Biagio Cepollaro
Appunti su blog e Facebook n.1

Il blog è ancora tutto sommato una rivista. Poteva essere una rivista collettiva o individuale. I commenti sono stati un’esperienza controversa: c’erano magari dei post lungamente pensati a cui si rispondeva con un commento umorale … E questo provocava la deriva dei commenti. Era anche questa interattività la differenza tra i blog e le riviste di carta. Ai tempi della rivista cartacea c’era tutto il tempo per pensare un’eventuale obiezione, passavano mesi… C’erano spesso documentazione e riflessioni adeguate al testo con cui si polemizzava. Invece nei blog il commento umorale non richiede necessariamente questa preparazione e il discorso cade nel nulla.
Facebook invece è stata una rivoluzione sostanziale perché ciò che è decisiva non è la consistenza di ciò che viene detto ma la forma con cui viene detto.
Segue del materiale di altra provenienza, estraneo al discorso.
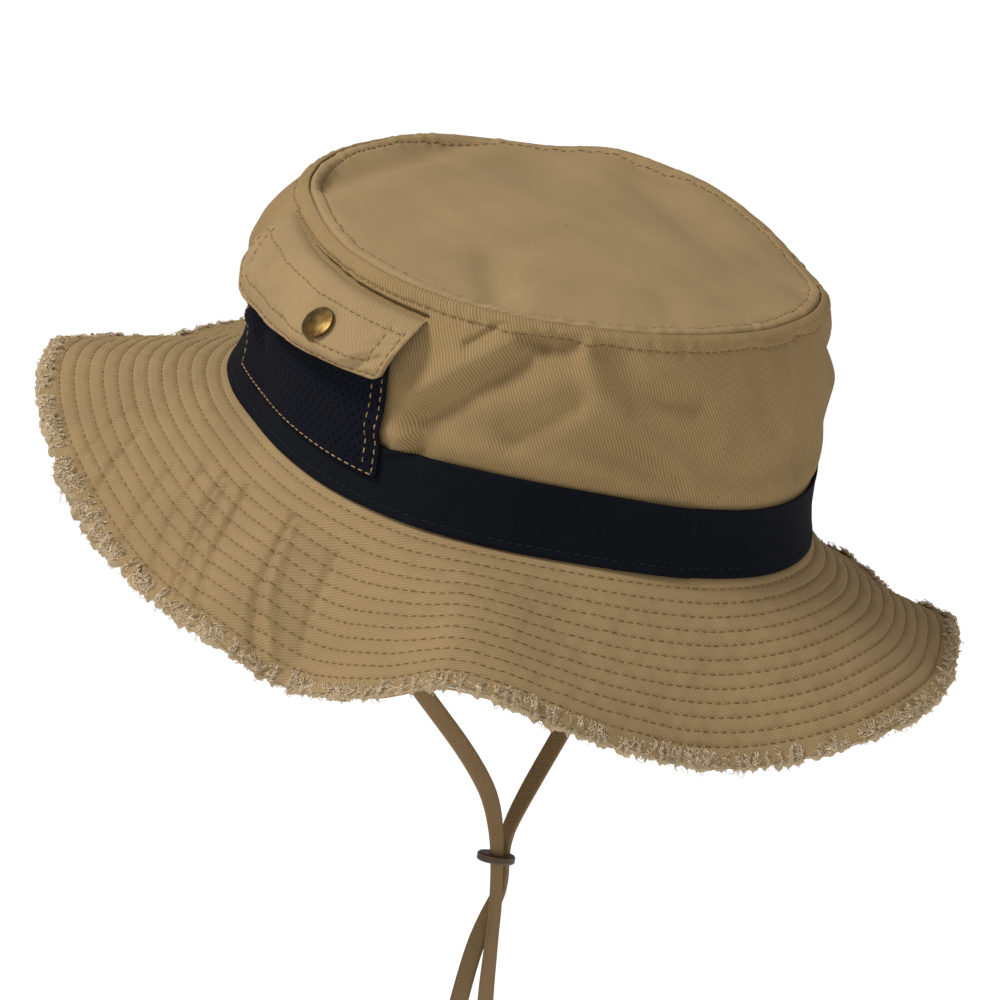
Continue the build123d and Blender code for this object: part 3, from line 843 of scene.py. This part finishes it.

E’ l’a priori della comunicazione, detta le possibilità di ciò che può essere detto e di ciò che non può essere detto e a cui è anche difficile alludere. Ciò che non può essere detto è ciò che implica molto silenzio, molto vuoto, molto tempo dedicato all’analisi. Mentre l’imperativo di questo a priori è l’assoluta fluidità, continuità, l’assoluta indifferenza per il valore dei vari frammenti che si vanno a comporre: alla fine è il macrotesto che conta non il testo. Il macrotesto è Facebook e i singoli post sono i singoli testi costitutivamente frammentari, bisognosi del flusso dell’insieme.
Facebook è un macrotesto tendenzialmente planetario in cui ciò che viene detto per lo più è umorale, almeno sul piano quantitativo: ciò è facilmente rilevabile. Ciò che viene detto spesso è legato alla storia dell’individuo o del gruppo (come in una cultura orale divisa per clan) che spesso ha le caratteristiche dell’individuo.
Facebook in qualche modo contribuisce a cancellare quell’imperativo universalistico che aveva introdotto la Rivoluzione francese. Questo macrotesto tendenzialmente planetario è il segno, l’allegoria concreta della cancellazione di uno spazio pubblico universale: in quanto a priori produce esso stesso l’evento della comunicazione dandogli la forma strutturale. Come qualsiasi medium, infatti.
Lo spazio pubblico non è più una vuota universalità ma una piazza stracolma di realtà frammentarie e fantasmate. Dalla democrazia formale alla democrazia fantasmata. E’ cambiata, questo ci dice la piattaforma, la forma appunto della cultura, incarnazione tecnologica e superamento della previsione postmoderna di Lyotard… Tutto ciò può apparire post-cultura.
Anche la democrazia fantasmata non è da rifiutare come quella formale: si tratta solo di restare consapevoli dei limiti.
Intanto e contemporaneamente poche ed elementari narrazioni più tradizionali continuano ad essere direttamente performative: la teologia neoliberista, ad esempio, non ha bisogno di consenso ma solo di rapporti di forza tanto brutali quanto favorevoli.